▸ **Input for this task**:
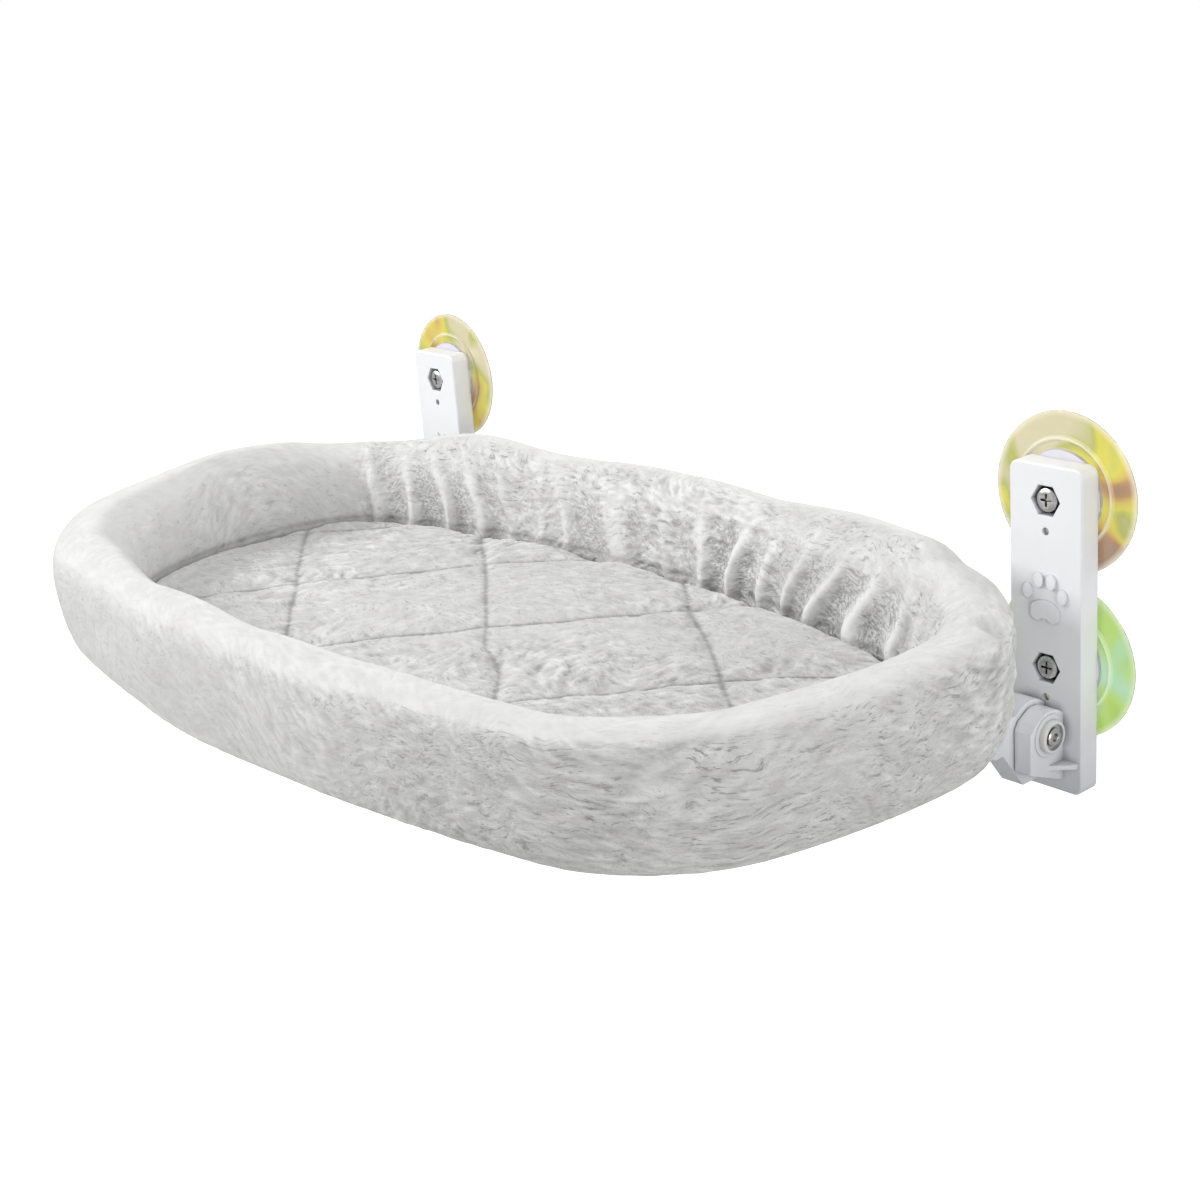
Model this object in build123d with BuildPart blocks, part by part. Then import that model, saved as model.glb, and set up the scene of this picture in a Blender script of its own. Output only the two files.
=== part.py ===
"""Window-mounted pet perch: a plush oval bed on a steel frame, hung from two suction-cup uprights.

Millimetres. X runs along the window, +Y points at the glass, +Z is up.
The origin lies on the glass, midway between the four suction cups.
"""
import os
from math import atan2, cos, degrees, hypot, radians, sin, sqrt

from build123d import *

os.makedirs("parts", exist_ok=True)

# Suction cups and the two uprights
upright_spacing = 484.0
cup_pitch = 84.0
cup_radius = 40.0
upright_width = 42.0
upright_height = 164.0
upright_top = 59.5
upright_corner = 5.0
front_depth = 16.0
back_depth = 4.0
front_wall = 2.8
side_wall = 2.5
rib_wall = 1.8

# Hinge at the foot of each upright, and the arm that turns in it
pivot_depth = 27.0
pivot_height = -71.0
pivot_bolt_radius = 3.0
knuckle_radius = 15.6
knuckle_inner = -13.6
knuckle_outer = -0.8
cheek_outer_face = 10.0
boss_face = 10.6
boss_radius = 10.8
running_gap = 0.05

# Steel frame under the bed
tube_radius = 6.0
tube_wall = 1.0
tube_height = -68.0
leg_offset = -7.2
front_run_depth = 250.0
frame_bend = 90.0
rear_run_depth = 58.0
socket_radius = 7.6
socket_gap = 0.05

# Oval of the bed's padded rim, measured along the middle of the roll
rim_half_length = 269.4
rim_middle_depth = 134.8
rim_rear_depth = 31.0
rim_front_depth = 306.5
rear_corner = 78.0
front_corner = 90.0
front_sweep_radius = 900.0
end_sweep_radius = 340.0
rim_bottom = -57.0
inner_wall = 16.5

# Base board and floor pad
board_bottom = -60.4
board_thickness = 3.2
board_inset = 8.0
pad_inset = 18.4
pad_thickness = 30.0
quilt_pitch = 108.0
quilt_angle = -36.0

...

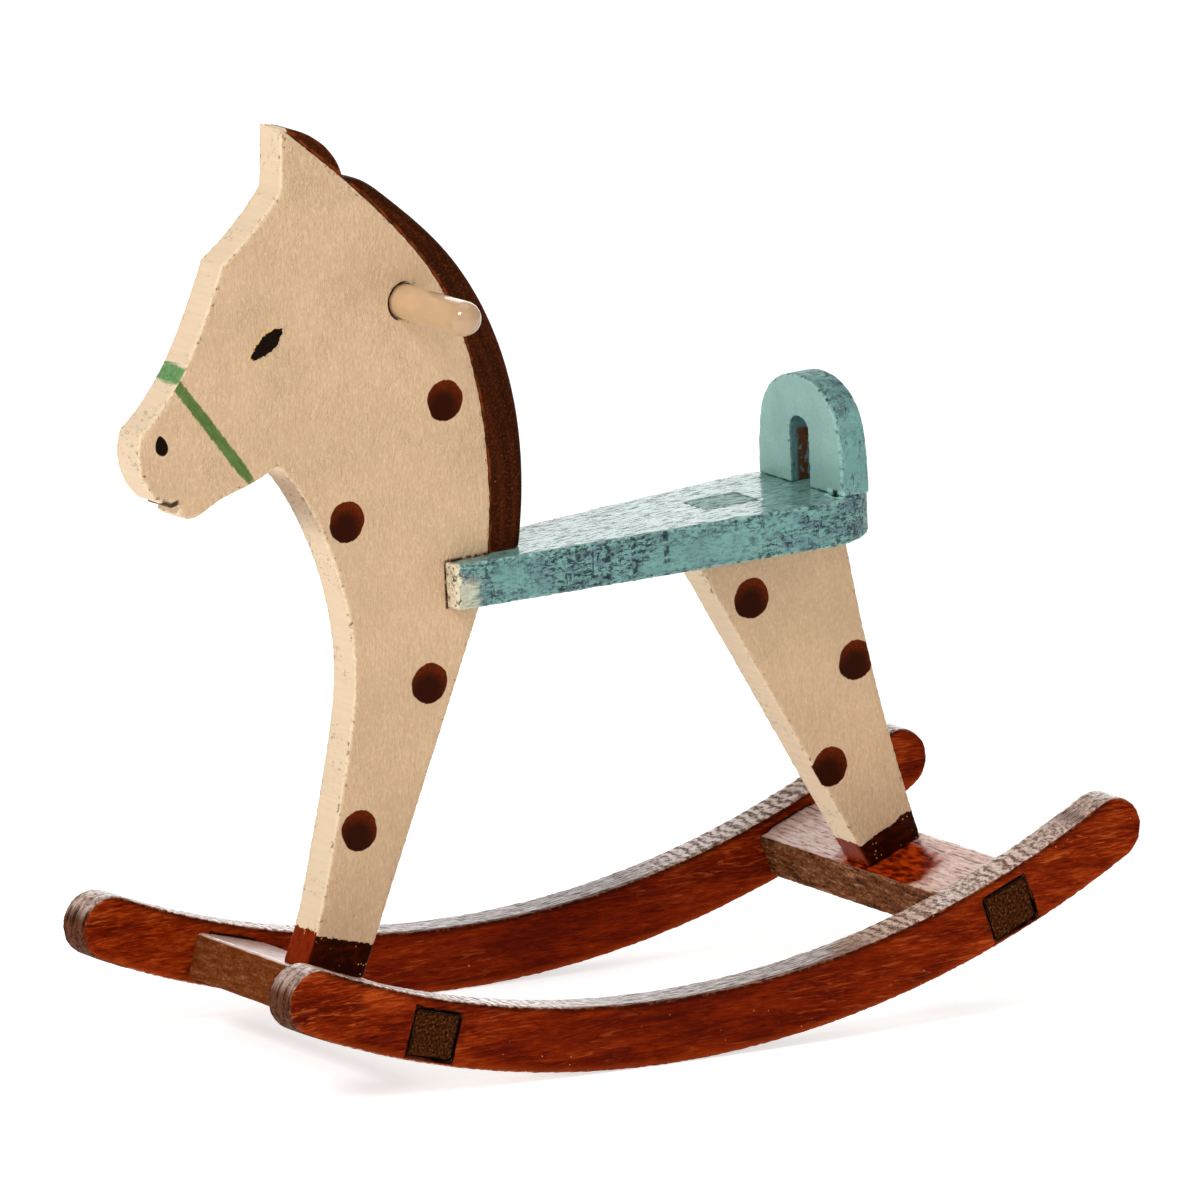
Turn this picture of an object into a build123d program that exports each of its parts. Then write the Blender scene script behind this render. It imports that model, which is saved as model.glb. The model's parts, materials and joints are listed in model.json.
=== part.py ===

--

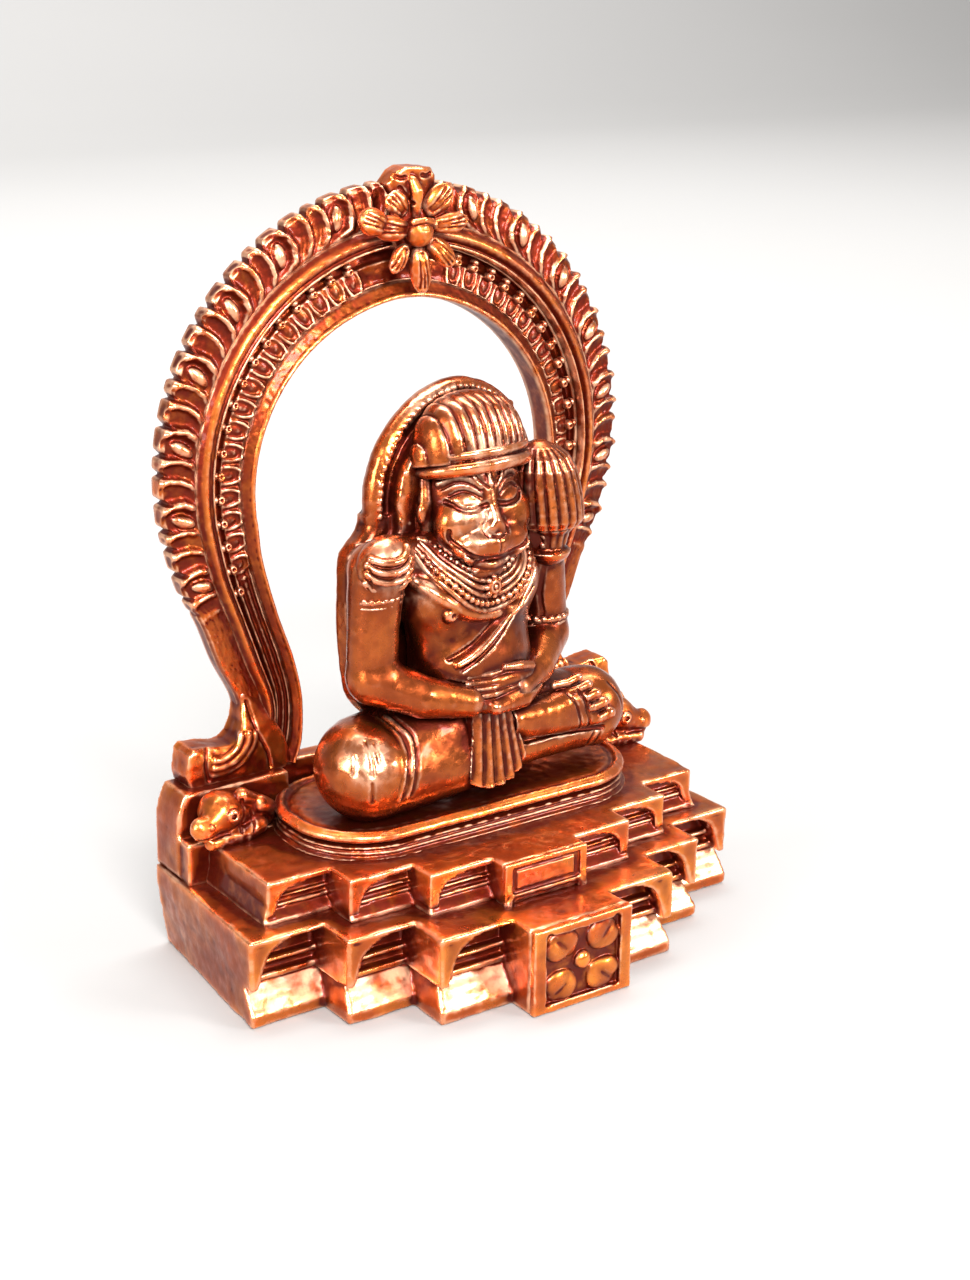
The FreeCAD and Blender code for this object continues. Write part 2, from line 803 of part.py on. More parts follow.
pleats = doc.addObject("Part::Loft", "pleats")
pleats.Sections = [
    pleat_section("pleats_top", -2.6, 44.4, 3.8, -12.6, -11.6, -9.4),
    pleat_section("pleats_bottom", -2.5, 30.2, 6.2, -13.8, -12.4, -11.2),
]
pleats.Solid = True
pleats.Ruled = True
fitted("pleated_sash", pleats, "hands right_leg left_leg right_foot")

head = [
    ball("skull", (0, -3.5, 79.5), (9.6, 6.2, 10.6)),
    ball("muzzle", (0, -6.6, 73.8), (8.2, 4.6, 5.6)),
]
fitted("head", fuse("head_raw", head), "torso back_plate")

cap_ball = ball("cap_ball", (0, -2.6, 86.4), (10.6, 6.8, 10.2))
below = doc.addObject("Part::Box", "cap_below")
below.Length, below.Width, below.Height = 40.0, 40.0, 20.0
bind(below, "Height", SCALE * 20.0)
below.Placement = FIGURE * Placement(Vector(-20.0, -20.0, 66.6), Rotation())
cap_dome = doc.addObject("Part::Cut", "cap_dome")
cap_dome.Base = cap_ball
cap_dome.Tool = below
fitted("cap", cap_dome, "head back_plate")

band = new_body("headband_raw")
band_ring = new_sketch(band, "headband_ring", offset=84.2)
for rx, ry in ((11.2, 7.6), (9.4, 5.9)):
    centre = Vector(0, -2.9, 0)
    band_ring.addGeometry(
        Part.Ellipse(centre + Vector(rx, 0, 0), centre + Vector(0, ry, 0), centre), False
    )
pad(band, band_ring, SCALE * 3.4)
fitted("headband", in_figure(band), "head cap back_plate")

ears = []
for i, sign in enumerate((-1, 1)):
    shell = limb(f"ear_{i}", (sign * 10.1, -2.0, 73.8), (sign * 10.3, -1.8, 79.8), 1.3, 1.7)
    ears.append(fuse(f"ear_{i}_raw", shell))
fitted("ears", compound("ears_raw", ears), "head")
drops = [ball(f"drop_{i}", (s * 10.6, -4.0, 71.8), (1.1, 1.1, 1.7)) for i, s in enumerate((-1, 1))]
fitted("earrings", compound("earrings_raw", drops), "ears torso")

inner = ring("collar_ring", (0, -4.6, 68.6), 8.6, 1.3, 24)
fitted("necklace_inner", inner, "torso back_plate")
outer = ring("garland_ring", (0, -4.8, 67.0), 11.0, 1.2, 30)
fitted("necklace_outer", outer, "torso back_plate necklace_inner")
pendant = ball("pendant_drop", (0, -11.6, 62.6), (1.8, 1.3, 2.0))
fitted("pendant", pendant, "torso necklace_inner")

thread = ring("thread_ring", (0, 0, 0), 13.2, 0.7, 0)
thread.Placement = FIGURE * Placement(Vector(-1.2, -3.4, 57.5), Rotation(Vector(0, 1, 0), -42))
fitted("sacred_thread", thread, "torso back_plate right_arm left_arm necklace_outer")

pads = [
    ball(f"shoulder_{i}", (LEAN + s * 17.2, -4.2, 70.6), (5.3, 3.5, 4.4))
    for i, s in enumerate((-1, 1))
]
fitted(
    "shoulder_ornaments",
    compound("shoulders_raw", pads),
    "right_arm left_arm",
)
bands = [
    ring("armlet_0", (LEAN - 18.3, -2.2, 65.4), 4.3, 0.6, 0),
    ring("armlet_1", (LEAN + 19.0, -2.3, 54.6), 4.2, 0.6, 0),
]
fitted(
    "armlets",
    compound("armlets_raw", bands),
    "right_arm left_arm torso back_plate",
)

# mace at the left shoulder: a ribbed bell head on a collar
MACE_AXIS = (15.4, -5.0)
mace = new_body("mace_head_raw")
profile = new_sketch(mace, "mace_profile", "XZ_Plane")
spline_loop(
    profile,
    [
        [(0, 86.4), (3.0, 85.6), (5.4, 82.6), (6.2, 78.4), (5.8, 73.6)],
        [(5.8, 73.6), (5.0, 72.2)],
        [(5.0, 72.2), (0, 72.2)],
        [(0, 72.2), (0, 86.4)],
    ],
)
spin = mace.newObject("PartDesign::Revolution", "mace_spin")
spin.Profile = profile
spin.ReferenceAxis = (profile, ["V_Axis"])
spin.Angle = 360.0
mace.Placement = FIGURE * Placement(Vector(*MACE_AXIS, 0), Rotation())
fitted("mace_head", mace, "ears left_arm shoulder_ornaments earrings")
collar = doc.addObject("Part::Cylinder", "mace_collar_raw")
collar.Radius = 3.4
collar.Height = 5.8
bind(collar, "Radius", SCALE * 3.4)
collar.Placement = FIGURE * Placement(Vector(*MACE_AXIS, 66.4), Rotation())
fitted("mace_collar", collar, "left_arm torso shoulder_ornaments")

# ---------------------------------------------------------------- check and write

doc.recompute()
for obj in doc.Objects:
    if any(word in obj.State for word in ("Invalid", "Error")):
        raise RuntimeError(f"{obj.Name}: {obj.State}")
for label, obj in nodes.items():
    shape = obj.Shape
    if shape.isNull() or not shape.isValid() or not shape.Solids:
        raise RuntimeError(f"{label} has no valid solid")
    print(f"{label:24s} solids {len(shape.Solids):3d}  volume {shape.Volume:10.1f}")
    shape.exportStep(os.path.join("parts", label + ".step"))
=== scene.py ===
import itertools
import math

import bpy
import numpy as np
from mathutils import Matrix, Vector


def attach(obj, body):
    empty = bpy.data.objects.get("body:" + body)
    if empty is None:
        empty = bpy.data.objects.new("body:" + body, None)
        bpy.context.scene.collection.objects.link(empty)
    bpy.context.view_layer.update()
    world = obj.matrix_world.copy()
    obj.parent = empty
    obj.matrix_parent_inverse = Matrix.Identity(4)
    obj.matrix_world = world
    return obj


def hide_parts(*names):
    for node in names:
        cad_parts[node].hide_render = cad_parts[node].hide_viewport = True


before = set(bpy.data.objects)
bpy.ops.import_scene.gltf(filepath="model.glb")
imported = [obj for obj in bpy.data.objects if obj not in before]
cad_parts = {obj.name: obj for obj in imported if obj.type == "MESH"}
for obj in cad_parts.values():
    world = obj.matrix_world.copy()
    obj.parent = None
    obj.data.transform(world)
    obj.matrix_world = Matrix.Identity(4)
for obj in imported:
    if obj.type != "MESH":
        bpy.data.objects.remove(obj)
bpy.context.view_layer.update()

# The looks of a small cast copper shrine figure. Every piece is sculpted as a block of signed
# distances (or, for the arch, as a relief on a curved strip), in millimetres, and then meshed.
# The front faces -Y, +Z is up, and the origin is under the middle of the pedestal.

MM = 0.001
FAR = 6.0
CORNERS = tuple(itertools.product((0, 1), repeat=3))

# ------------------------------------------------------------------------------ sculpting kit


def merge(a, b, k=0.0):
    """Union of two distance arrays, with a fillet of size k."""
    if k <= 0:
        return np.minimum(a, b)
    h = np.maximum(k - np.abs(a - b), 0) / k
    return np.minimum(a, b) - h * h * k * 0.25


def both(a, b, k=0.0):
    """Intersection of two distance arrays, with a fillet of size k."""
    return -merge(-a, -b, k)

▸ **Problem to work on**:
Please print exactly, and only, the lines from the line with "check and write" to the line with "in imported if", both included.

▸ **Finished answer**:
# ---------------------------------------------------------------- check and write

doc.recompute()
for obj in doc.Objects:
    if any(word in obj.State for word in ("Invalid", "Error")):
        raise RuntimeError(f"{obj.Name}: {obj.State}")
for label, obj in nodes.items():
    shape = obj.Shape
    if shape.isNull() or not shape.isValid() or not shape.Solids:
        raise RuntimeError(f"{label} has no valid solid")
    print(f"{label:24s} solids {len(shape.Solids):3d}  volume {shape.Volume:10.1f}")
    shape.exportStep(os.path.join("parts", label + ".step"))
=== scene.py ===
import itertools
import math

import bpy
import numpy as np
from mathutils import Matrix, Vector


def attach(obj, body):
    empty = bpy.data.objects.get("body:" + body)
    if empty is None:
        empty = bpy.data.objects.new("body:" + body, None)
        bpy.context.scene.collection.objects.link(empty)
    bpy.context.view_layer.update()
    world = obj.matrix_world.copy()
    obj.parent = empty
    obj.matrix_parent_inverse = Matrix.Identity(4)
    obj.matrix_world = world
    return obj


def hide_parts(*names):
    for node in names:
        cad_parts[node].hide_render = cad_parts[node].hide_viewport = True


before = set(bpy.data.objects)
bpy.ops.import_scene.gltf(filepath="model.glb")
imported = [obj for obj in bpy.data.objects if obj not in before]
cad_parts = {obj.name: obj for obj in imported if obj.type == "MESH"}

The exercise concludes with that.